Los aristócratas del dolor son aquellos que (queriendo o no) usufructúan su condición de víctima sufriente como reclamo artístico
Lo notable es cómo protestando contra el rapto elitista de la música clásica, Rhodes se ha hecho parte de otra élite: la “aristocracia del dolor”. Los aristócratas del dolor son aquellos que (queriendo o no) usufructúan su condición de víctima sufriente como reclamo artístico. Estos artistas mártires envenenan de salvación sus obras: el valor de estas se vuelve inasible por sí mismo, queda para siempre velado por el atractivo moral y terapéutico de su autor.
El proceso psicosocial por el que el lugar de víctima se convierte en un lugar de poder o mérito, o más en general de cómo el sufrimiento se convierte en un valor en sí mismo, es esencial en la historia occidental. Para entender su despliegue vale la pena leer La genealogía de la moral de Nietszche, El resentimiento en la moral de Max Scheler, o, mejor aún, y más cercano, Mientras los dioses no cambien nada habrá cambiado de Rafael Sánchez Ferlosio.

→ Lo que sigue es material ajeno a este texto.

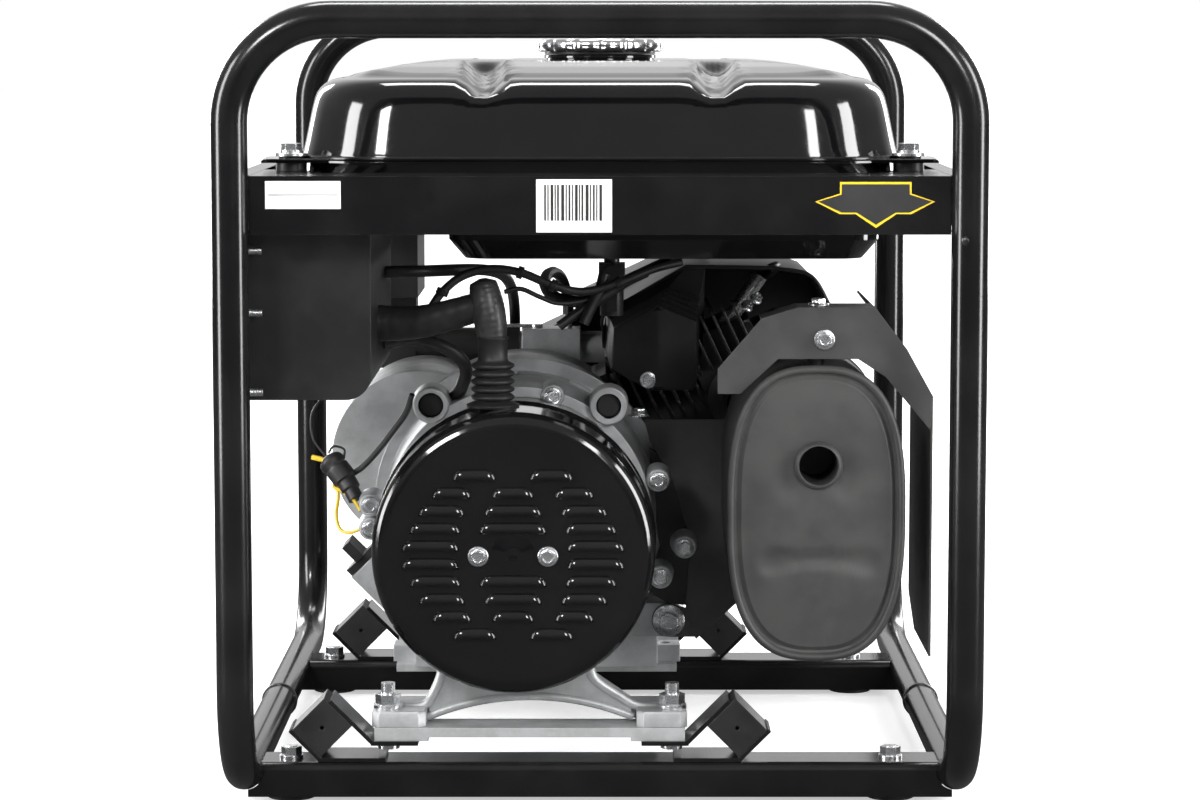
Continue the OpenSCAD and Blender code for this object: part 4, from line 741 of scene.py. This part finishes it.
# (radius, depth of the dents between lobes, height) from the skirt over the rim to the middle
CAP_PROFILE = (
    (42.2, 0, 532.2), (42.6, 0, 530.4), (45.6, 0.4, 530.0), (47.2, 1.2, 530.9), (48.2, 1.7, 532.6),
    (48.6, 1.8, 534.6), (48.4, 1.7, 537.0), (47.4, 1.4, 538.8), (45.4, 0.8, 540.0), (43, 0.2, 540.4),
    (41, 0, 540.1), (39.6, 0, 539.2), (38.6, 0, 538.9), (36.8, 0, 539.6), (35.2, 0, 540.8), (30, 0, 541.2),
    (20, 0, 541.4), (8, 0, 541.4), (0.3, 0, 541.4),
)


def chrome_cap():
    steps = CAP_LOBES * 14
    turn = [2 * math.pi * k / steps for k in range(steps)]
    rings = []
    for r, dent, z in CAP_PROFILE:
        ring = []
        for a in turn:
            rr = r - dent * (0.5 - 0.5 * math.cos(a * CAP_LOBES)) ** 3
            ring.append((rr * math.cos(a), rr * math.sin(a), z))
        rings.append(ring)
    form = Form().rings(rings, True, (False, False))
    piece("chrome_cap", form.verts, form.faces, "cap_chrome", "cap", angle=40, stands_for=("fuel_cap",))


tank_dome()
chrome_cap()


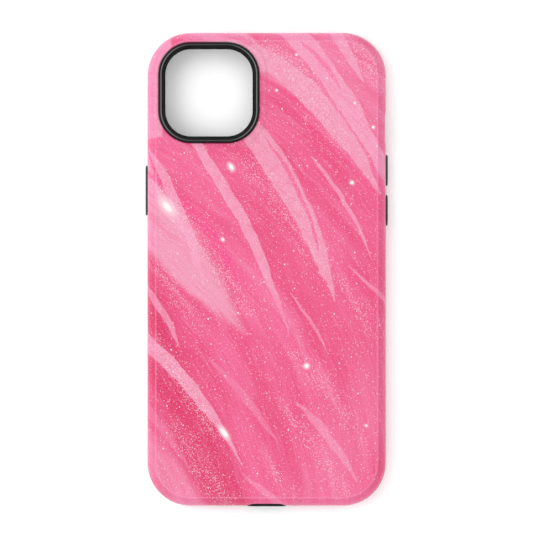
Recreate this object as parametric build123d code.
from build123d import *
import math
import os

# Two-layer protective case for a phone of the 6.7 inch class, in millimetres.
# The case lies face down: its front rim is on z = 0 and its back faces +Z. +Y points to the camera end,
# and +X is to the right when looking at the back. The origin is under the middle of the case, on the
# surface that it lies on.
# The hard outer_shell and the soft inner_liner are nested trays. Each button cover is a pad that stands
# through a window in both trays, and a thin web of the liner's material joins the pad to the liner.

# Phone that the case is made for
PHONE_W, PHONE_L, PHONE_T = 78.1, 160.8, 7.8
PHONE_CORNER_R = 12.2

# Walls and fits
SIDE_WALL = 2.975          # the phone's side to the outermost surface of the case
POCKET_GAP = 0.1           # phone to liner
NEST_GAP = 0.05            # liner to shell, on the sides
SHELL_SIDE_T, SHELL_BACK_T = 1.4, 1.4
LINER_BACK_T = 1.2
LIP_T = 1.2                # height of the front lip above the screen
LIP_OVERHANG = 1.3         # how far the lip reaches over the screen

HALF_W = PHONE_W / 2 + SIDE_WALL
HALF_L = PHONE_L / 2 + SIDE_WALL
CORNER_R = PHONE_CORNER_R + SIDE_WALL

# Heights
MID_Z = LIP_T + PHONE_T / 2                      # middle of the phone's side
POCKET_TOP = LIP_T + PHONE_T + POCKET_GAP
LINER_TOP = POCKET_TOP + LINER_BACK_T
BACK_Z = LINER_TOP + SHELL_BACK_T                # flat back of the shell
SHELL_EDGE_Z = 1.6                               # front edge of the shell
FLANGE_TOP = SHELL_EDGE_Z - NEST_GAP

# Cross-section of the sides. An inset is measured inwards from the outermost surface.
CREASE_INSET = 3.0         # edge of the flat back
ROLL_R = 5.5               # arc from the flat back down to the side
FLAT_LOW_Z = 4.0           # the side is upright from here to the arc, and curves in below
EDGE_INSET = 0.6           # inset of the shell's front edge
SHELL_IN = SHELL_SIDE_T + NEST_GAP
LINER_IN = SHELL_IN + NEST_GAP
POCKET_IN = SIDE_WALL - POCKET_GAP
MOUTH_IN = SIDE_WALL + LIP_OVERHANG
NEST_CORNER_R = 2.2
POCKET_CORNER_R = 1.0
FLANGE_IN = 0.75
FLANGE_ROUND, LIP_ROUND = 0.8, 0.5
CORE_IN = 10.0             # the swept edge band ends here, and a plain plate fills the middle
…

Pero para el caso concreto de la influencia de la “aristocracia del dolor” en el consumo de arte en la época contemporánea, lo mejor que se puede leer es la novela “X” del escritor afroamericano Percival Everett. En ella se narra con una elegancia y profundidad inigualables cómo nuestro sistema cultural está ávido mucho más que de grandeza artística, de víctimas, sufrimiento y autenticidad, y qué peligroso puede ser jugar a desenmascararlo. La editorial que tuvo el gran acierto hace años de publicar a Everett en España es Blackie Books, la misma que, (¿irónicamente?), hoy triunfa publicando a James Rhodes.